Then we have the Viking tattoos that are not Viking tattoos and that you should not get. The chin tattoo is maybe the first that comes to mind. We find it, for example, with the Moari, called "Ta moko," and among the indigenous people of Alaska and Canada. In Hän Gwich'in the chin tattoos are referred to as Yidįįłtoo; the Iñupiaq call these marking Tavlugun, and in the arctic regions, it's named Kakiniit. We should remember that these symbols have a deep meaning for the people in these cultures. Often, practices such as tattooing, religion, and other traditions have been forgotten in an attempt to remove them. So please don't get a chin tattoo if you don't belong to these groups. I've seen the TikTok filter that includes the chin mark, and just don't use it.
Hän Gwich'in and Iñupiaq have the right to their culture, and it is rightfully a closed practice. There is zero evidence that the Vikings would have had these markings, and if we listen to the only account we have about Viking body art, they did not paint above the neck.

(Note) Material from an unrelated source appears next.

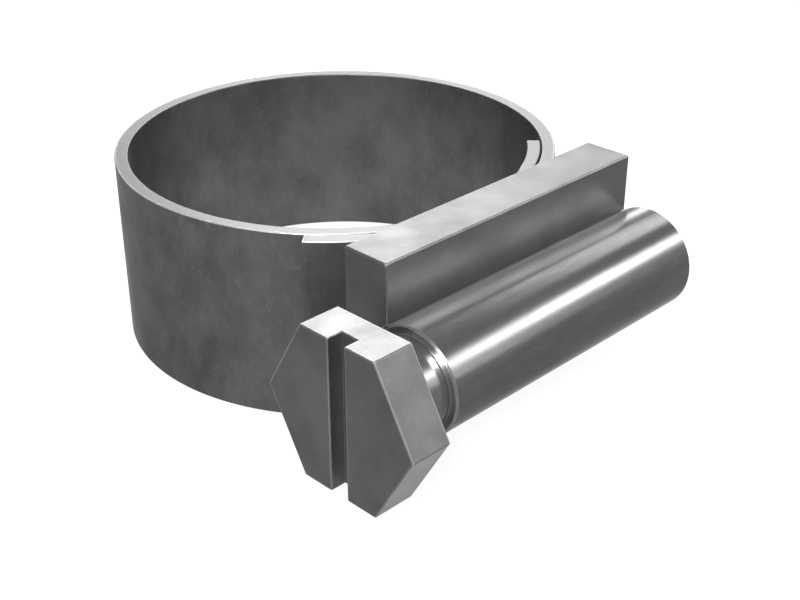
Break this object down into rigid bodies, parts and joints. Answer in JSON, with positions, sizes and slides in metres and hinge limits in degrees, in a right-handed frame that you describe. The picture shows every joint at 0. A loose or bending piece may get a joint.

If you want to look like a Viking, the tattoo route is uncertain. What we do know is that they did file their teeth. Usually, we find horizontal grooves on the Viking teeth bringing them a bit of a unique aesthetic. So there you have it. If you want to be a Viking, you might have to do dental work.
Filing your teeth might be a bit much for you, and some might still want a tattoo. Then I recommend you look up Peter Oakmund Madsen and his Tattoo studio Northen Black. He has published some books with Viking-inspired motifs that catch the Viking art while adapting to work as awesome tattoos.
Wool and steel
Most of you might associate the Vikings with fearsome warriors, which has been the public perception for many years. But as research and archaeology went forward, this picture started to change. While the Vikings enjoyed raiding a monastery or two, another image developed. The Vikings were tradesmen who sold goods and services for silver, gold, and other goods not found in the cold north. The truth is most likely that the Vikings were opportunistic; they raided where the raiding was good and traded where the trade would be the most beneficial.

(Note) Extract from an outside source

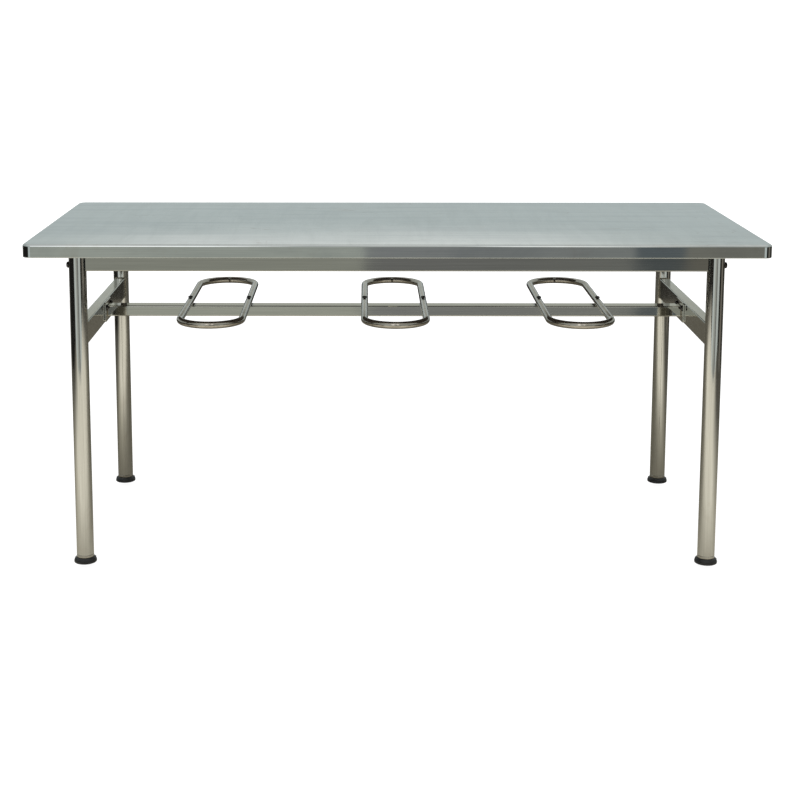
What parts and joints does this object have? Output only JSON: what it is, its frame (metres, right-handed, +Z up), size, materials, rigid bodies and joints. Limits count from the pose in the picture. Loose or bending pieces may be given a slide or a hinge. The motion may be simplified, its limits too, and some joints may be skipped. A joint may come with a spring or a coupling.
{
  "type": "work table",
  "caption": "Stainless table with a flat rolled-edge top, round legs on levelling feet, and stool-hanging loops on a low stretcher.",
  "frame": {"origin": "on the floor, under the middle of the top", "axes": "+X along the table's length, to the right seen from the front; +Y from the front edge to the rear edge; +Z up"},
  "size_m": [1.6, 0.7, 0.722],
  "materials": {
    "top_sheet_steel": "fine satin sheet with light scratches",
    "leg_steel": "mirror-polished round tube",
    "rail_steel": "polished rectangular tube",
    "loop_steel": "polished bent tube",
    "fastener_steel": "darkened domed bolts",
    "stem_steel": "zinc-plated thread and plates",
    "foot_plastic": "moulded black plastic",
    "core_board": "bare pressed wood board"
  },
  "bodies": {
    "table": {"centre_bearer": "rail_steel", "centre_bearer_front_screw": "fastener_steel", "centre_bearer_rear_screw": "fastener_steel", "front_left_leg": "leg_steel", "front_left_leg_bolt": "fastener_steel", "front_left_leg_insert": "leg_steel", "front_left_rail_nut_plate": "stem_steel", "front_right_leg": "leg_steel", "front_right_leg_bolt": "fastener_steel", "front_right_leg_insert": "leg_steel", "front_right_rail_nut_plate": "stem_steel", "front_top_rail": "rail_steel", "left_end_plate": "rail_steel", "left_end_rail": "rail_steel", "left_front_plate_bolt": "fastener_steel", "left_rear_plate_bolt": "fastener_steel", "left_top_end_front_screw": "fastener_steel", "left_top_end_rail": "rail_steel", "left_top_end_rear_screw": "fastener_steel", "loop_1_left_bolt": "fastener_steel", "loop_1_right_bolt": "fastener_steel", "loop_2_left_bolt": "fastener_steel", "loop_2_right_bolt": "fastener_steel", "loop_3_left_bolt": "fastener_steel", "loop_3_right_bolt": "fastener_steel", "rear_left_leg": "leg_steel", "rear_left_leg_bolt": "fastener_steel", "rear_left_leg_insert": "leg_steel", "rear_left_rail_nut_plate": "stem_steel", "rear_right_leg": "leg_steel", "rear_right_leg_bolt": "fastener_steel", "rear_right_leg_insert": "leg_steel", "rear_right_rail_nut_plate": "stem_steel", "rear_top_rail": "rail_steel", "right_end_plate": "rail_steel", "right_end_rail": "rail_steel", "right_front_plate_bolt": "fastener_steel", "right_rear_plate_bolt": "fastener_steel", "right_top_end_front_screw": "fastener_steel", "right_top_end_rail": "rail_steel", "right_top_end_rear_screw": "fastener_steel", "stool_loop_1": "loop_steel", "stool_loop_2": "loop_steel", "stool_loop_3": "loop_steel", "stretcher": "rail_steel", "top_core_board": "core_board", "top_sheet": "top_sheet_steel"},
    "front_left_foot_base": {"front_left_foot_pad": "foot_plastic"},
    "front_left_foot_screw": {"front_left_foot_stem": "stem_steel", "front_left_foot_collar": "foot_plastic"},
    "front_right_foot_base": {"front_right_foot_pad": "foot_plastic"},
    "front_right_foot_screw": {"front_right_foot_stem": "stem_steel", "front_right_foot_collar": "foot_plastic"},
    "rear_left_foot_base": {"rear_left_foot_pad": "foot_plastic"},
    "rear_left_foot_screw": {"rear_left_foot_stem": "stem_steel", "rear_left_foot_collar": "foot_plastic"},
    "rear_right_foot_base": {"rear_right_foot_pad": "foot_plastic"},
    "rear_right_foot_screw": {"rear_right_foot_stem": "stem_steel", "rear_right_foot_collar": "foot_plastic"}
  },
  "joints": [
    {"name": "front_left_foot_height", "type": "slide", "parent": "table", "child": "front_left_foot_base", "axis": [0, 0, -1], "range_m": [0, 0.012]},
    {"name": "front_left_foot_turn", "type": "hinge", "parent": "front_left_foot_base", "child": "front_left_foot_screw", "pos_m": [-0.69, -0.296, 0], "axis": [0, 0, -1], "range_deg": [0, 2880]},
    {"name": "front_right_foot_height", "type": "slide", "parent": "table", "child": "front_right_foot_base", "axis": [0, 0, -1], "range_m": [0, 0.012]},
    {"name": "front_right_foot_turn", "type": "hinge", "parent": "front_right_foot_base", "child": "front_right_foot_screw", "pos_m": [0.69, -0.296, 0], "axis": [0, 0, -1], "range_deg": [0, 2880]},
    {"name": "rear_left_foot_height", "type": "slide", "parent": "table", "child": "rear_left_foot_base", "axis": [0, 0, -1], "range_m": [0, 0.012]},
    {"name": "rear_left_foot_turn", "type": "hinge", "parent": "rear_left_foot_base", "child": "rear_left_foot_screw", "pos_m": [-0.69, 0.296, 0], "axis": [0, 0, -1], "range_deg": [0, 2880]},
    {"name": "rear_right_foot_height", "type": "slide", "parent": "table", "child": "rear_right_foot_base", "axis": [0, 0, -1], "range_m": [0, 0.012]},
    {"name": "rear_right_foot_turn", "type": "hinge", "parent": "rear_right_foot_base", "child": "rear_right_foot_screw", "pos_m": [0.69, 0.296, 0], "axis": [0, 0, -1], "range_deg": [0, 2880]}
  ],
  "couplings": [
    {"joint": "front_left_foot_height", "follows": "front_left_foot_turn", "m_per_rad": 0.00023873},
    {"joint": "front_right_foot_height", "follows": "front_right_foot_turn", "m_per_rad": 0.00023873},
    {"joint": "rear_left_foot_height", "follows": "rear_left_foot_turn", "m_per_rad": 0.00023873},
    {"joint": "rear_right_foot_height", "follows": "rear_right_foot_turn", "m_per_rad": 0.00023873}
  ]
}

Was this life something that the majority of the population enjoyed? I hear, particularly online, that the Vikings were farmers, just looking to expand their farmland. While farming was most likely necessary for many to be self-sufficient, animal husbandry would likely have been more important for society. As Professor Niel Price pointed out, the Viking society depended on wool. Most clothing was made out of yarn; maybe even more important, the ship's sails were made entirely of wool.
While the Scandinavian ship technologies were improving rapidly, the sail was the biggest key to success. It seems to have been introduced quite late up here in the north, not earlier than 700 CE. These sails were square and created out of wool strips sewn together horizontally or vertically. Making them more wind resistant was done by adding a contexture of tar, tallow, fat, and other greasy substances.
But how much wool would they need for a sail? A large ship would need a sail containing about one-kilo wool per square meter. A medium-sized boat, however, would get away with maybe an 80 square meter sail clocking in at about 50 kilos. Add to this all the clothes the sailors need for the open sea and at land, the reserve sail, tents, and rugs. The amount of wool starts to add up. The Scandinavian sheep during this time produced about one kilo per year. So to fit a ship with all the items required and a crew of 32 sailors or more, if the vessels were larger, we would need rather big herds.
Then add the work of crafting all this fabric; there were no machines, so it required humans to do all the work. Textile archaeologists have calculated that a two-person team could create one of the medium-sized sails in about one year, working 10 hours a day. So that's a single sail; as I mentioned, you would not go out without a backup. Now we're up at two years and four people. Then add all the other stuff they would require and that some fleets during the height of the Viking age could be of over 200 ships. Calculations have been made, and the amount of cloth used for sailing in Scandinavia might have been around one million square meters. That's quite an amount of sheep required.
It's unlikely that free people did this work, and it might even explain the origin of raiding in Scandinavia. To get slaves, or thralls, to work the textile mills. Toward the later Viking Age, we see farms merging. Before, it was thought to be due to migration or war, but now it seems as if families have started to go together to get enough land for these large sheep herds. But during this time, we also find weaving huts on the premises. They are often sunken down in the ground and seem to have been harsh work environments. It's hard to see a free woman spending 10 hours every day ruining their lungs and eyesight. So, raiding became necessary to support textile production for the increasing ship production. The Scandinavians seem to have created a vicious circle for themselves.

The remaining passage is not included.